Even though it shows up in the film for maybe thirty seconds, that shot went on for ten or eleven minutes before I called “cut.” They had a number of gifts that were wrapped, and the idea was that they would open them for a minute or two, but then I thought, why not let them open them all and do the whole take? It was surreal for me to sit with the monitor and watch this, with the boom operator and the lights set up. It dawns on you late that this kind of thing is pretty extraordinary and will never happen again.
CL: You’ve said that your short films are miniature ways of working through aesthetic problems. What sorts of aesthetic problems are you drawn to? Was there anything that you wanted to investigate in this feature?
RD: I think each film is a problem that I try to solve in some way; I try to deploy different strategies. In this case, the problem was making a movie about an American middle-class family in the suburbs outside of New York City. How does one convey a family coming undone over a number of years without making filmed theater? Without making American Beauty  or Boyhood , or a movie in which you have characters around a dining table shouting at each other?

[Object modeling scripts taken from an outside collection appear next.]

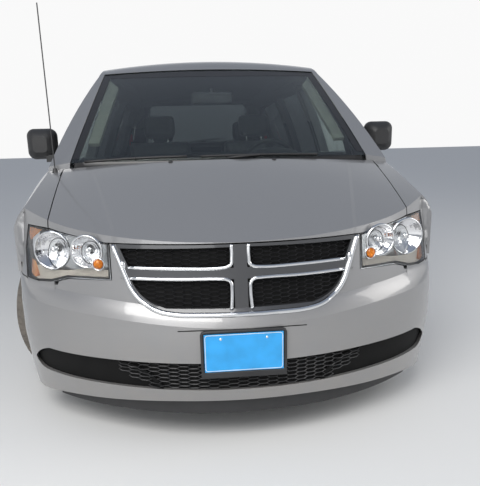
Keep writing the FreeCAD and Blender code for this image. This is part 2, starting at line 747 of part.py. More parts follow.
# Air dam under the lip
dam_zone = block(-780, 780, -100, 480, 132, 260)
dam_wall = prism("plan", plan_outline(62, 3000), 132, 214).cut(prism("plan", plan_outline(72, 3000), 131, 215))
dam_flange = bumper_seat.common(block(-780, 780, -100, 480, 206, 214))
dam_flange = dam_flange.cut(prism("plan", plan_outline(120, 3000), 205, 215))
piece("air_dam", solid_of(dam_wall.common(dam_zone).fuse(dam_flange)))


# Grille: chrome surround, cross bars and the mesh panel behind them
def grille_openings():
    """The four openings of the cross, as front-view outlines."""
    top_low = D.bar_centre + D.bar_height / 2
    low_top = D.bar_centre - D.bar_height / 2
    side = D.bar_half
    upper = [(side, top_low), (430, top_low), (462, 806), (side, 812)]
    lower = [(side, low_top), (424, low_top), bulge((424, low_top), (330, 594), 14), (290, 582), (side, 580)]
    return [upper, lower]


grille_zone = prism("front", spread_outline(grille_outline, -D.edge_gap), -100, 420)
grille_body = face_block(2).common(grille_zone).cut(face_block(2 + D.grille_wall))
for opening in grille_openings():
    grille_body = grille_body.cut(both_sides(prism("front", opening, -100, 420)))
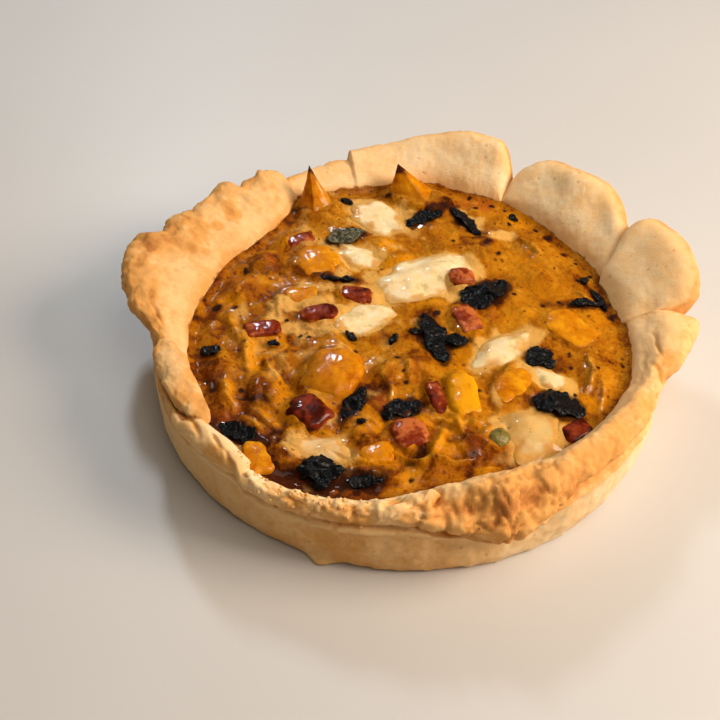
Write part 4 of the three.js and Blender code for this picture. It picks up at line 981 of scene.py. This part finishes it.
def strap_grid():
    """The strap: a superellipse section carried along its arc, narrowed to a rounded point at both ends."""
    t = np.linspace(0, 1, 90)[:, None]
    turn = np.linspace(0, 2 * math.pi, 72, endpoint=False)[None, :]
    share = np.sqrt(np.maximum(0.002, 1 - (2 * t - 1) ** 2)) ** 0.9
    deg = lerp(STRAP["from"], STRAP["to"], t) * RAD
    r = lerp(*STRAP["radius"], t) + STRAP["width"] / 2 * share * signed_power(np.cos(turn), 0.65)
    half = STRAP["thick"] / 2
    z = lerp(*STRAP["top"], t) - half + half * share * signed_power(np.sin(turn), 0.65)
    rings = np.stack([r * np.cos(deg), r * np.sin(deg), z], -1)[::-1]
    rings = rings + (0.45 * fbm(rings, 3.4, 4, 0.6))[..., None] * normals(rings)
    bake = 0.44 + 0.2 * noise(rings[..., 0] / 3, rings[..., 1] / 3, rings[..., 2] / 3)
    return rings, bake, 0.9 * ease((17.2 - rings[..., 2]) / 1.4)


def make_case():
    case, deg, places = case_grid()
    grids = [[part[None] for part in (a, b)] for a, b in zip(case, strap_grid())]
    skin("crust_case", grids[0], "crust", ["crust"], CRUST, bake=grids[1], stain=grids[2])
    make_crumbs(case[0], deg, places)


# ---- the filling ----
FILLING_POINTS, FILLING_RINGS = 640, 146  # round its top, and in over it


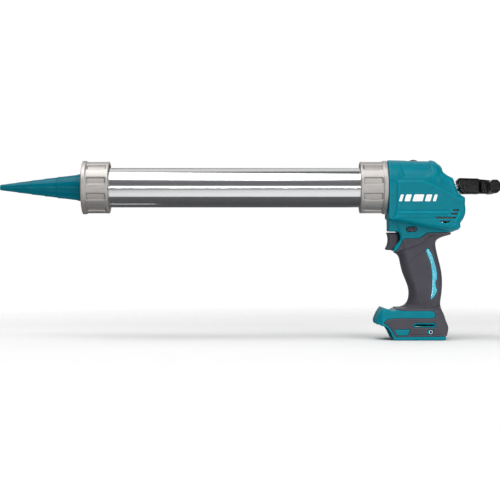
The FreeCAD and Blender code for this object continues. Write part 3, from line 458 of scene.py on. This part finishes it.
def blurred(values, axis):
    """One pass of a 1-2-1 blur along an axis."""
    values = np.moveaxis(values, axis, 0)
    padded = np.concatenate([values[:1], values, values[-1:]])
    return np.moveaxis((padded[:-2] + 2 * padded[1:-1] + padded[2:]) / 4, 0, axis)


def rounded(a, b, radius):
    """Where both are inside, with the shared edge rounded."""
    over_a, over_b = np.maximum(a + radius, 0), np.maximum(b + radius, 0)
    return np.minimum(np.maximum(a, b) + radius, 0) + np.sqrt(over_a ** 2 + over_b ** 2) - radius


def chamfered(a, b, leg):
    return np.maximum(np.maximum(a, b), (a + b + leg) * math.sqrt(0.5))


def merged(a, b, blend):
    """Where either is inside, with a fillet between them."""
    mix = np.clip(0.5 + 0.5 * (b - a) / blend, 0, 1)
    return b + (a - b) * mix - blend * mix * (1 - mix)


def without(a, *others):
    for other in others:
        a = np.maximum(a, -other)
    return a


def step(value, low, high):
    """0 below low and 1 above high, with a smooth rise."""
    t = np.clip((value - low) / (high - low), 0, 1)
    return t * t * (3 - 2 * t)


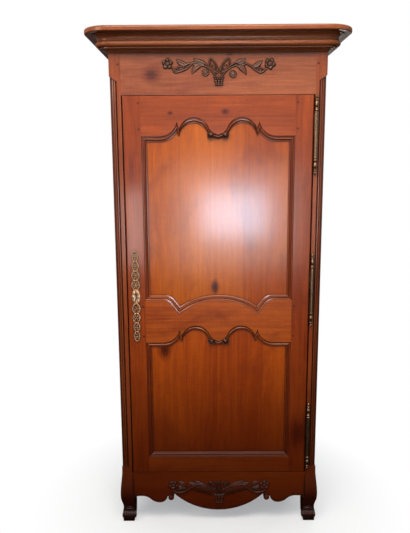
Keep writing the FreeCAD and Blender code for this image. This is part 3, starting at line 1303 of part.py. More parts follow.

It was important not to have an argument in the film. There are the ends of arguments—I mean, hell, Richard throws a remote control at a wall and Lydia leaves. That is probably as much explicit drama as you’re going to get in The Cathedral. But I didn’t want the content of the film to dictate the form. There are so many touchstones for making a movie about an American family; it has such a heritage in literature and drama. What could I do so that I wasn’t doing what received notions may have been seducing me to do?
The Cathedral screens on April 29 at the Museum of Modern Art as a selection of New Directors/New Films 2022. Director Ricky D’Ambrose will be in attendance for a Q&A.